Disorder to Order Transition in 1D Nonreciprocal Cahn-Hilliard Model
Navdeep Rana, Ramin Golestanian
TL;DR
This work addresses how nonreciprocal coupling in a conserved one-dimensional Cahn-Hilliard system organizes defects and drives ordering. It develops and analyzes the NRCH model under periodic and non-periodic boundaries, identifying defect sources/sinks and a characteristic wave number $k_{\infty}$ selected by defects. A disorder-to-order transition occurs at $\alpha_c\approx0.6$, with a crossover $\alpha_{\times}\approx0.62$ from wave-number considerations, while boundary conditions qualitatively alter defect dynamics, sometimes yielding intermittent patchy order or two-domain polarization. The results shed light on defect dynamics in conserved, nonreciprocal systems and highlight the crucial role of boundary conditions in non-equilibrium pattern formation.
Abstract
We extensively study the phenomenology of one dimensional Nonreciprocal Cahn Hilliard model for varying nonreciprocity $(α)$ and different boundary conditions.

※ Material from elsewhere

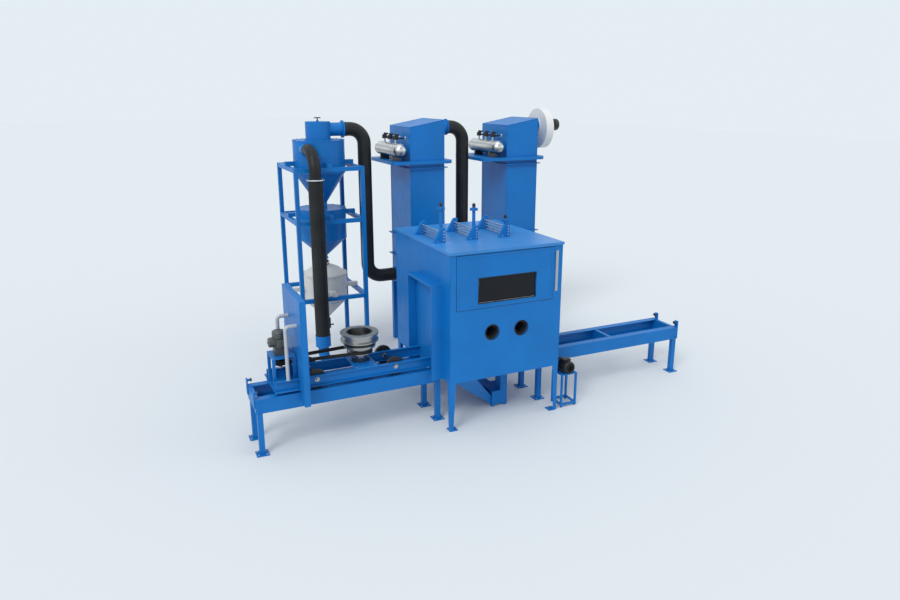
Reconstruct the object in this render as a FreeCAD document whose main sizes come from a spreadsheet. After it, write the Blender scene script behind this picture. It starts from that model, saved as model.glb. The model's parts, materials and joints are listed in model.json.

At small $α$, a perturbed uniform state evolves to a defect laden configuration that lacks global polar order. Defects are the sources and sinks of travelling waves and nonreciprocity selects defects with a unique wave number that increases monotonically with $α_c$. A critical threshold $α_c$ marks the onset of a transition to states with finite global polar order. For periodic boundaries, above $α_c$, the system shows travelling waves that are completely ordered. In contrast, travelling waves are incompatible with Dirichlet and Neumann boundaries. Instead, for $α\gtrsim α_c$, we find fluctuating domains that show intermittent polar order and at large $α$, the system partitions into two domains with opposite polar order.